------ Material provided ------

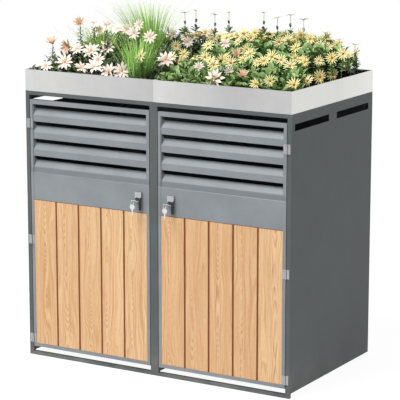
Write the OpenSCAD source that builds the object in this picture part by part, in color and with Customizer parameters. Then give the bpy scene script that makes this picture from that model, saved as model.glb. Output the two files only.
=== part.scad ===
// Store for two wheelie bins: a folded steel cabinet with two louvred doors under a planted roof.
// All sizes are in millimetres. The doors face -Y and +Z is up. The origin is on the ground, in the
// middle of the width and of the depth over the keys.

/* [Store] */
// Width over the two side panels
store_w = 1380; // [1300:10:1600]
// Depth from the door faces to the back
store_d = 780; // [700:10:900]
// Height of the cabinet below the planter trays
frame_h = 1250; // [1200:10:1350]
// Thickness of the folded steel sheet of the cabinet
sheet_t = 1.5; // [1:0.25:2]

/* [Cabinet frame] */
// Face width of an outer post, and the depth that a side or back panel is folded to
post_w = 20; // [18:1:30]
// Face width of the centre post and of the wall behind it
centre_w = 40; // [36:1:60]
// Depth of the posts
post_d = 15; // [12:1:18]
// Height of the front sills
sill_h = 16; // [12:1:22]
// Depth of the front sills
sill_d = 20; // [16:1:24]
// Height of the rails over the doors
head_h = 18; // [14:1:24]
// Gap between the ground and the panels
panel_lift = 20; // [16:1:30]
// Distance that the rear sill stays back from each side
rear_sill_inset = 35; // [32:1:80]
// Width of the lips round the open side of a folded panel
lip_w = 15; // [13:1:18]
// Width of the strip that the closing edge of a door meets
stop_w = 14; // [10:1:16]
// Thickness of that strip
stop_t = 4; // [3:0.5:5]
// Clearance between a closed door and its stop strip
stop_gap = 1; // [0.5:0.25:1.5]
// Distance of the outer bolts of a back panel from its upper and lower edges
bolt_inset = 120; // [60:5:240]
// Distance between a bay's side and the middle of the nearest bearer
bearer_inset = 195; // [80:5:240]

/* [Side vents] */
// Length of a vent slot
vent_l = 318; // [200:2:330]
// Height of a vent slot
vent_h = 30; // [20:1:40]
// Distance from the cabinet's top to the slots
vent_drop = 45; // [35:1:80]
// Distance from the front to the first slot
vent_start = 28; // [20:1:34]
// Distance between the two slots
vent_gap = 74; // [60:1:90]

/* [Doors] */
// Depth of a door
door_d = 25; // [24:0.5:28]
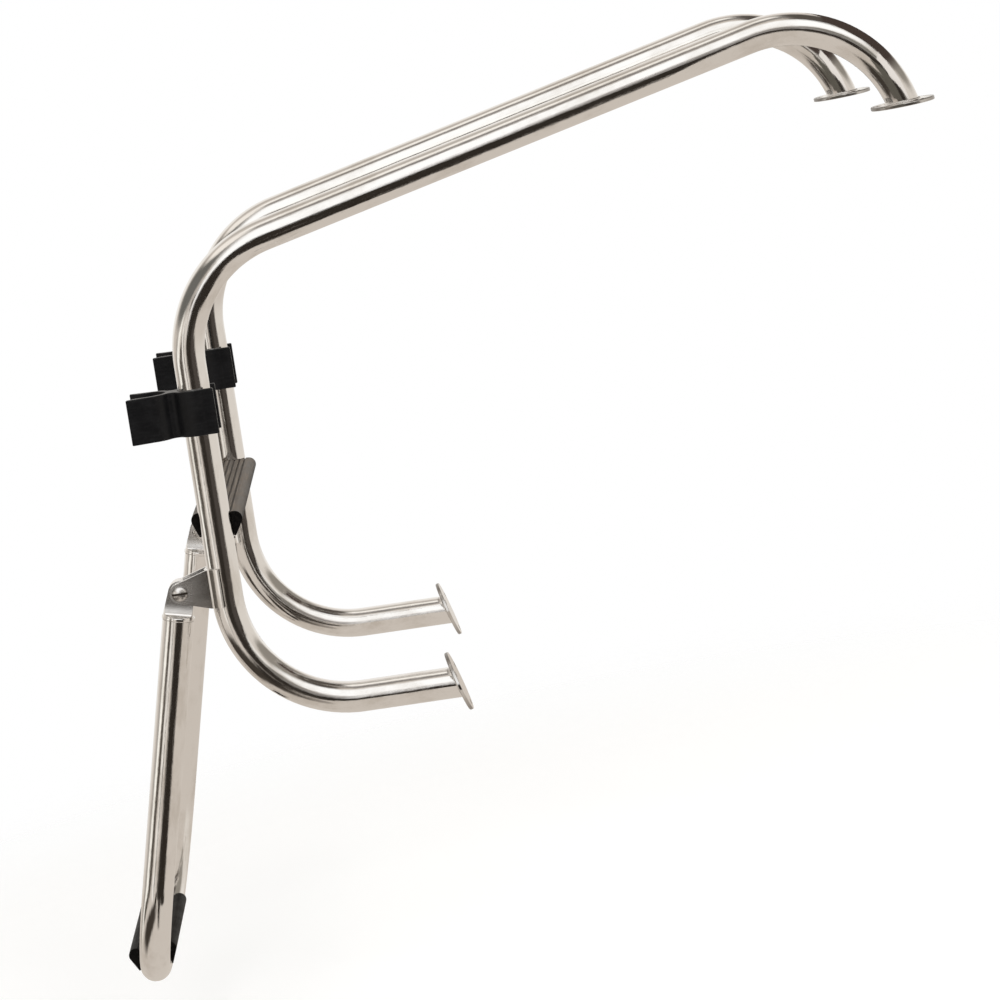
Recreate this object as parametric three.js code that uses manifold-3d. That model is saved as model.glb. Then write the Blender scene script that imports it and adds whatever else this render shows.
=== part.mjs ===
// A boarding ladder that clamps round a boat's deck edge and transom: two bent stainless rails with a
// fixed upper step, and a lower section on two hinges that swings out and up into a pair of clips.
import * as THREE from "three";
import { mergeVertices } from "three/addons/utils/BufferGeometryUtils.js";
import Module from "manifold-3d";

const wasm = await Module();
wasm.setup();

// Driving dimensions, in millimetres and degrees. X points towards the boat, Y to its port side and Z up.
// The origin lies on the deck, midway between the two deck pads.
const tubeDiameter = 25.4;
const tubeWall = 1.5;
const bendRadius = 95; // of a tube's centre line, in every bend
const railSpacing = 280; // between the rails' centre lines
const seam = 0.3; // left open where one piece is welded to, clipped on or cut round another

// Each rail: up from the deck pad, outboard along the diagonal, down the riser and back to the transom.
const deckEntryLean = 13.9; // the tube's lean where it stands on the deck pad
const deckStub = 2; // straight tube between the deck pad and the first bend
const diagonalSlope = 9.8;
const diagonalLength = 568.5; // from corner to corner, before rounding
const riserLean = 4;
const riserLength = 358.2; // from corner to corner
const armSlope = 4.1;
const armLength = 170.5; // from the riser's corner to the transom pad

// The round pads that are screwed to the deck and the transom.
const padDiameter = 50;
const padThickness = 3;
const padChamfer = 0.6;
const transomRake = 13; // the transom pads' faces tilt up by this much
const padScrewCircle = 39;
const padScrewCount = 3;
const padHoleDiameter = 5;
const padSinkDiameter = 8.4;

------

◆ Work to complete:
Copy exactly the lines from the top of the entries through the line with "sheet_t = 1.5; // [1:0.25:2]" in it, please, keeping both ends and adding nothing.

◆ Solution for this task:
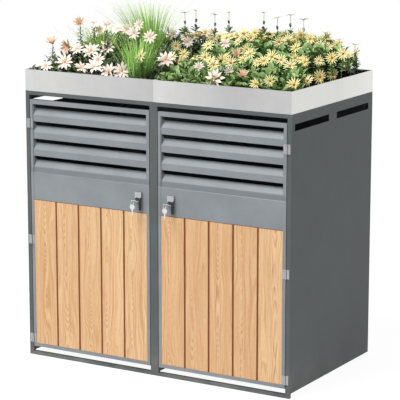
Write the OpenSCAD source that builds the object in this picture part by part, in color and with Customizer parameters. Then give the bpy scene script that makes this picture from that model, saved as model.glb. Output the two files only.
=== part.scad ===
// Store for two wheelie bins: a folded steel cabinet with two louvred doors under a planted roof.
// All sizes are in millimetres. The doors face -Y and +Z is up. The origin is on the ground, in the
// middle of the width and of the depth over the keys.

/* [Store] */
// Width over the two side panels
store_w = 1380; // [1300:10:1600]
// Depth from the door faces to the back
store_d = 780; // [700:10:900]
// Height of the cabinet below the planter trays
frame_h = 1250; // [1200:10:1350]
// Thickness of the folded steel sheet of the cabinet
sheet_t = 1.5; // [1:0.25:2]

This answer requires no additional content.